**Instructions to follow**: In the listing below, find the line with "WORLD_FILL = 0.08", then repeat exactly every line from the top through that one.

**Information shown**:
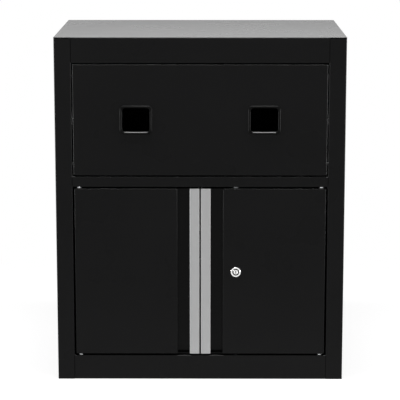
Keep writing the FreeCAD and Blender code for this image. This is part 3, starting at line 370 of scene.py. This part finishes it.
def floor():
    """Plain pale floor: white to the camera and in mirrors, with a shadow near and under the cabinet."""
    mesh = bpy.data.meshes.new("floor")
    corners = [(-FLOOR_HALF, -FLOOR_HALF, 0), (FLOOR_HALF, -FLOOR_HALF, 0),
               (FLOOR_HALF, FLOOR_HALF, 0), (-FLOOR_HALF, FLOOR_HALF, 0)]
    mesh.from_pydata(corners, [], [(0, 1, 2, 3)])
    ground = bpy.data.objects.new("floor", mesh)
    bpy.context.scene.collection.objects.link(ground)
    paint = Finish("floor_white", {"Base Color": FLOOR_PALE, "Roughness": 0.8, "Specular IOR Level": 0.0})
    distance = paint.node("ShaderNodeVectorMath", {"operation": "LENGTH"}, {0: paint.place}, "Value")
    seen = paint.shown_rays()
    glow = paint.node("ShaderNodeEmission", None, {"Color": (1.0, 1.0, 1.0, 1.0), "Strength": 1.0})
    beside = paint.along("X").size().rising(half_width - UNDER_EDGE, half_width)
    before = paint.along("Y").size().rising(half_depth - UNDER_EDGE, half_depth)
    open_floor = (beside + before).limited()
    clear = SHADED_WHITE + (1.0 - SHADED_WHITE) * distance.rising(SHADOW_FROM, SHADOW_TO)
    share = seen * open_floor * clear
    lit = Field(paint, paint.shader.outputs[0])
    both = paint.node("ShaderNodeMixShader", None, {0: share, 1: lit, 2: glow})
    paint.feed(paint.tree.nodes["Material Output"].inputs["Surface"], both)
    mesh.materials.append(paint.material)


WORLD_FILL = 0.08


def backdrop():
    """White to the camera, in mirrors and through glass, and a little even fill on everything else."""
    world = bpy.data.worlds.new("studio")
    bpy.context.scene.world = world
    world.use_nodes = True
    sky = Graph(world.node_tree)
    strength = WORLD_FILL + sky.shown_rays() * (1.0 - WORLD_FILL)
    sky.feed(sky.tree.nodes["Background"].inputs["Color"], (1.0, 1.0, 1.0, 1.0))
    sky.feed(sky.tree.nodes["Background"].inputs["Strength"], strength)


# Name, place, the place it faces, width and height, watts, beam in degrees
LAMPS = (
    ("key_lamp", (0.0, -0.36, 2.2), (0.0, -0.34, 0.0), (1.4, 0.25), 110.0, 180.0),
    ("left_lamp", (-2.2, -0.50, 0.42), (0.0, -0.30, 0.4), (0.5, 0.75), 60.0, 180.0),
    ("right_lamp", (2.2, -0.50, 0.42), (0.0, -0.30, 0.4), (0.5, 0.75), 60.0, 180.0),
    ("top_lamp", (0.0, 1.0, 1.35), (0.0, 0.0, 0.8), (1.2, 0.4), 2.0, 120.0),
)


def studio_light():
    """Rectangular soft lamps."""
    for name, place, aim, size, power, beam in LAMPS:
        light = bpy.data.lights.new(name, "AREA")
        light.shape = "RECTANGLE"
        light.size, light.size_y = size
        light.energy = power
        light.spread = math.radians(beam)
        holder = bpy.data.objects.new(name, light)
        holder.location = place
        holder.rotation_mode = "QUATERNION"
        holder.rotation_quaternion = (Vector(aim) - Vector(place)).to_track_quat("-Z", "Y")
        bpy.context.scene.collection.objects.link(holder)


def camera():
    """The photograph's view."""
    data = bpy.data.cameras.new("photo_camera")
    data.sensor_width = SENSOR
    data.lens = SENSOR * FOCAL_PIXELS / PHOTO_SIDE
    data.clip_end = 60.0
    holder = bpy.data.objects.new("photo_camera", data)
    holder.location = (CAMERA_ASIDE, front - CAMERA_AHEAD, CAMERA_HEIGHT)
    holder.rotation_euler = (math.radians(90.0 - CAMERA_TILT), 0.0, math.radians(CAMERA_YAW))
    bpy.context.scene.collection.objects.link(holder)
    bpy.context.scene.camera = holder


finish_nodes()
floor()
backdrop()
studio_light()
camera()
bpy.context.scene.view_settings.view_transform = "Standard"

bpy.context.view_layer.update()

**Problem solution**:
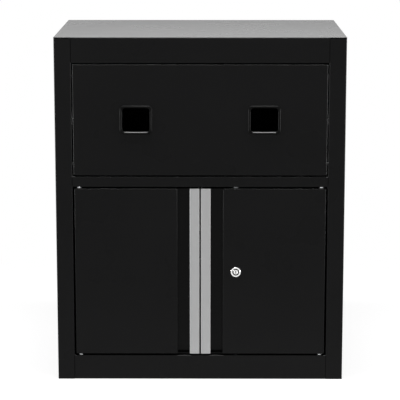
Keep writing the FreeCAD and Blender code for this image. This is part 3, starting at line 370 of scene.py. This part finishes it.
def floor():
    """Plain pale floor: white to the camera and in mirrors, with a shadow near and under the cabinet."""
    mesh = bpy.data.meshes.new("floor")
    corners = [(-FLOOR_HALF, -FLOOR_HALF, 0), (FLOOR_HALF, -FLOOR_HALF, 0),
               (FLOOR_HALF, FLOOR_HALF, 0), (-FLOOR_HALF, FLOOR_HALF, 0)]
    mesh.from_pydata(corners, [], [(0, 1, 2, 3)])
    ground = bpy.data.objects.new("floor", mesh)
    bpy.context.scene.collection.objects.link(ground)
    paint = Finish("floor_white", {"Base Color": FLOOR_PALE, "Roughness": 0.8, "Specular IOR Level": 0.0})
    distance = paint.node("ShaderNodeVectorMath", {"operation": "LENGTH"}, {0: paint.place}, "Value")
    seen = paint.shown_rays()
    glow = paint.node("ShaderNodeEmission", None, {"Color": (1.0, 1.0, 1.0, 1.0), "Strength": 1.0})
    beside = paint.along("X").size().rising(half_width - UNDER_EDGE, half_width)
    before = paint.along("Y").size().rising(half_depth - UNDER_EDGE, half_depth)
    open_floor = (beside + before).limited()
    clear = SHADED_WHITE + (1.0 - SHADED_WHITE) * distance.rising(SHADOW_FROM, SHADOW_TO)
    share = seen * open_floor * clear
    lit = Field(paint, paint.shader.outputs[0])
    both = paint.node("ShaderNodeMixShader", None, {0: share, 1: lit, 2: glow})
    paint.feed(paint.tree.nodes["Material Output"].inputs["Surface"], both)
    mesh.materials.append(paint.material)


WORLD_FILL = 0.08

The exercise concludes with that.